══ Given data

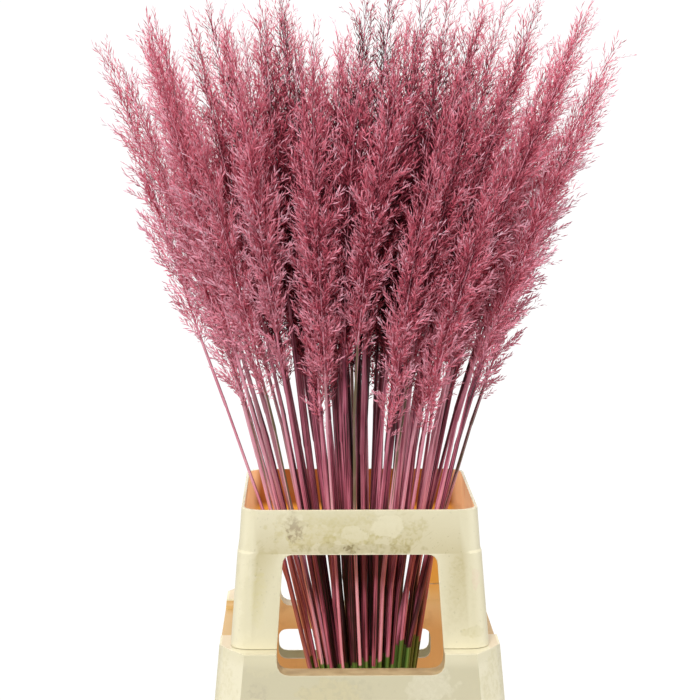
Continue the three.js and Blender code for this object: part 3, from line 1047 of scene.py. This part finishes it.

════
══ Given data

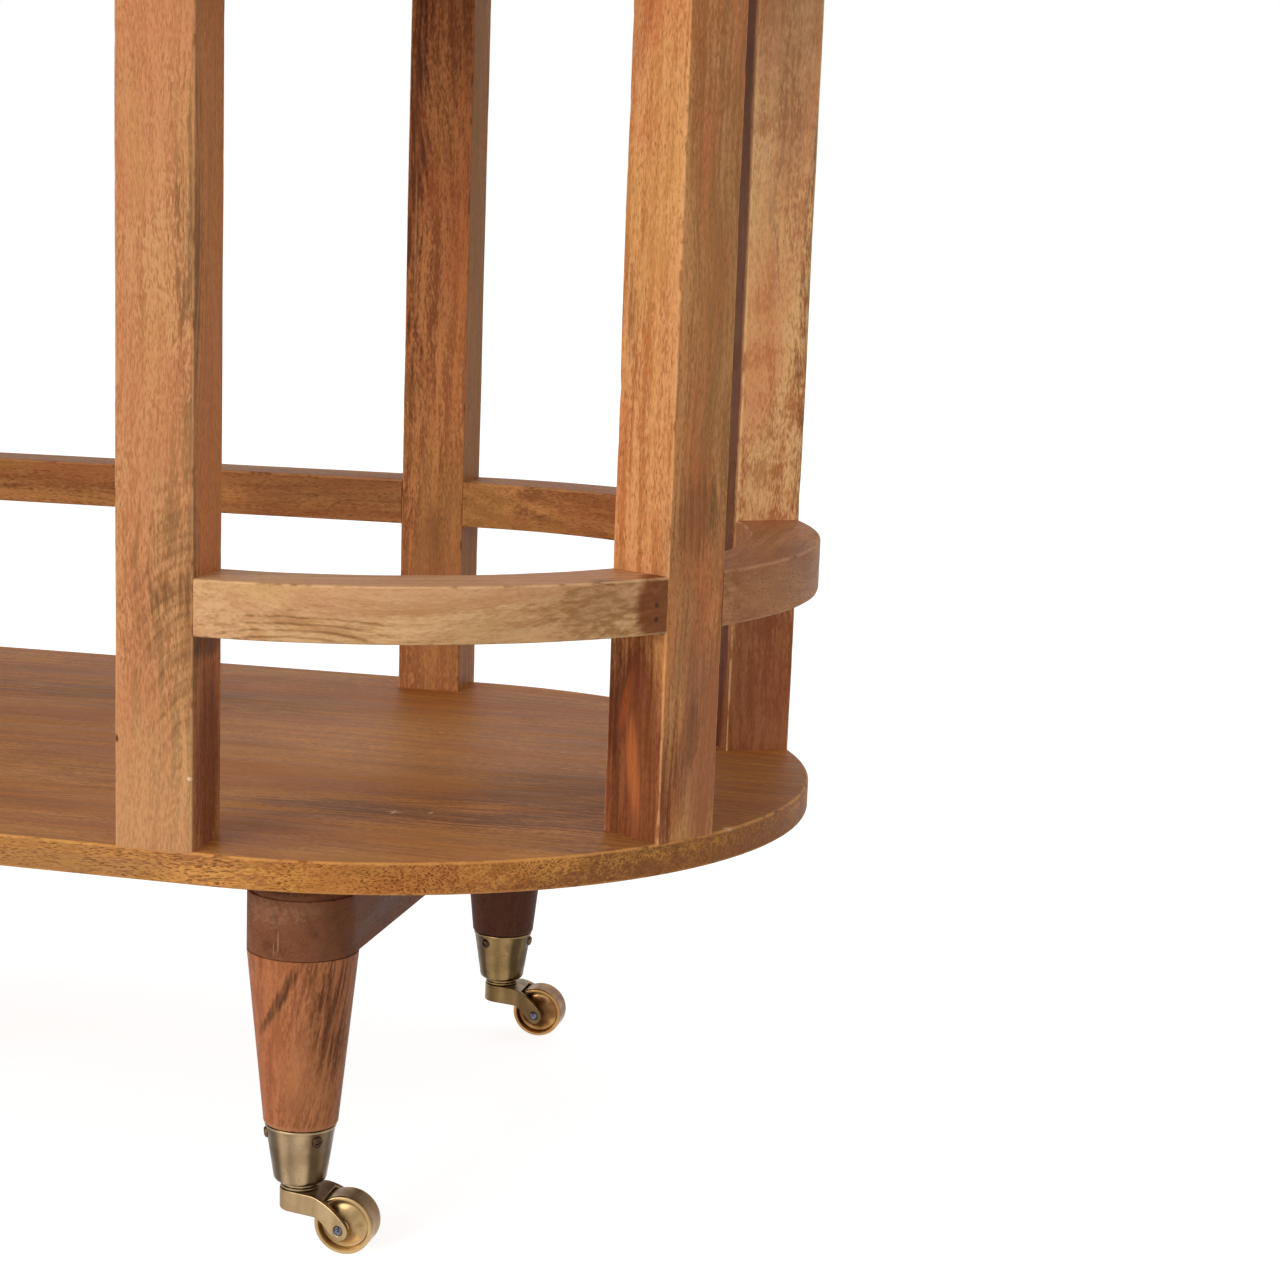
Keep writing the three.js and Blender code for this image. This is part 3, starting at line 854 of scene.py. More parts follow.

════
══ Given data

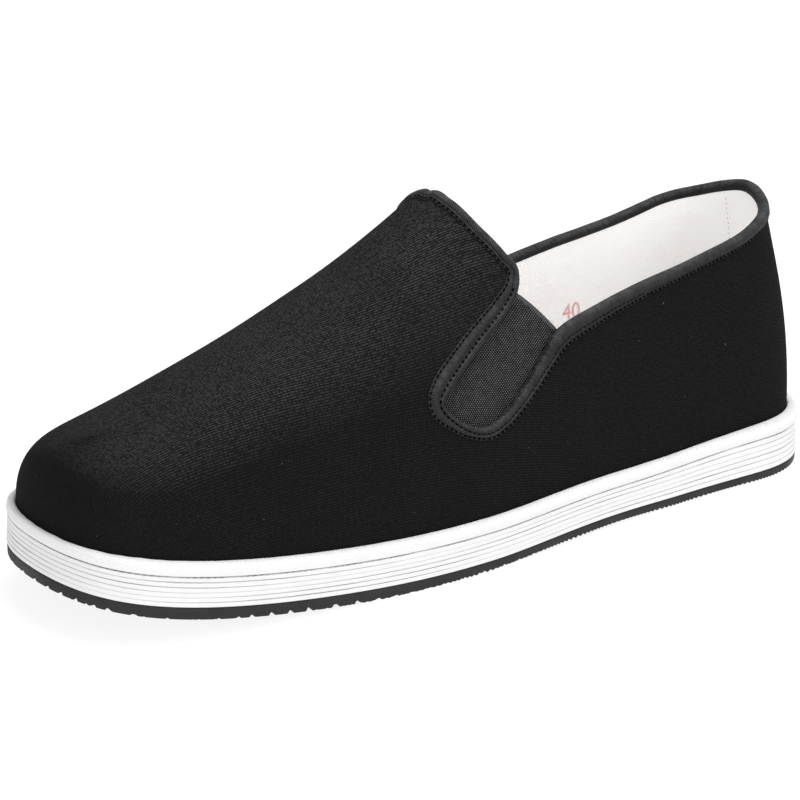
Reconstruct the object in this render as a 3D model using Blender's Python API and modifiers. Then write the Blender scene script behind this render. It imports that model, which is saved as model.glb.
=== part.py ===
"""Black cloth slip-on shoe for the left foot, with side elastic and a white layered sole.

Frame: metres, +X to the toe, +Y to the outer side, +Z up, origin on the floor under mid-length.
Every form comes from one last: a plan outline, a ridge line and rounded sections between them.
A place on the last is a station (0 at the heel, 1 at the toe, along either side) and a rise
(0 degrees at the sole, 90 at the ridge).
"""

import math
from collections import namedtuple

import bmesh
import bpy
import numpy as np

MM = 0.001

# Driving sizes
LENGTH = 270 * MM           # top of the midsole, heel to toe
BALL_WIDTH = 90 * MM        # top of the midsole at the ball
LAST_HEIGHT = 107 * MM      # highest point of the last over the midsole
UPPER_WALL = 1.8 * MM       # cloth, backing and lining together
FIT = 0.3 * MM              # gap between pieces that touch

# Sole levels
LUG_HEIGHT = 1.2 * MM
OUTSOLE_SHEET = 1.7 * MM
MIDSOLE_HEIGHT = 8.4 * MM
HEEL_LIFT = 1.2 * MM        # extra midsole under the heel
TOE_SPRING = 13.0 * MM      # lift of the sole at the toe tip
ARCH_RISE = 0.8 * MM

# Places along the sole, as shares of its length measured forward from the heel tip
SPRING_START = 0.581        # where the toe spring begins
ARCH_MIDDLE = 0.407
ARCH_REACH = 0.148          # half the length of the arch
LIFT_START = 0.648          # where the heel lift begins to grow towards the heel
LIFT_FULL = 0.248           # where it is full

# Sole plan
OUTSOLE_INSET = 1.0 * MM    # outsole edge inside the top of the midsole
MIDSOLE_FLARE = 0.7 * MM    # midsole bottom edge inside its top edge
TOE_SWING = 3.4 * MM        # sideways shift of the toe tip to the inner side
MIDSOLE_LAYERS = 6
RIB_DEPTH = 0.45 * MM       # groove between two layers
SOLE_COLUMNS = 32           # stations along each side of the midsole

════

Copy all lines from the material that contain "scene".

Continue the three.js and Blender code for this object: part 3, from line 1047 of scene.py. This part finishes it.
Keep writing the three.js and Blender code for this image. This is part 3, starting at line 854 of scene.py. More parts follow.
Reconstruct the object in this render as a 3D model using Blender's Python API and modifiers. Then write the Blender scene script behind this render. It imports that model, which is saved as model.glb.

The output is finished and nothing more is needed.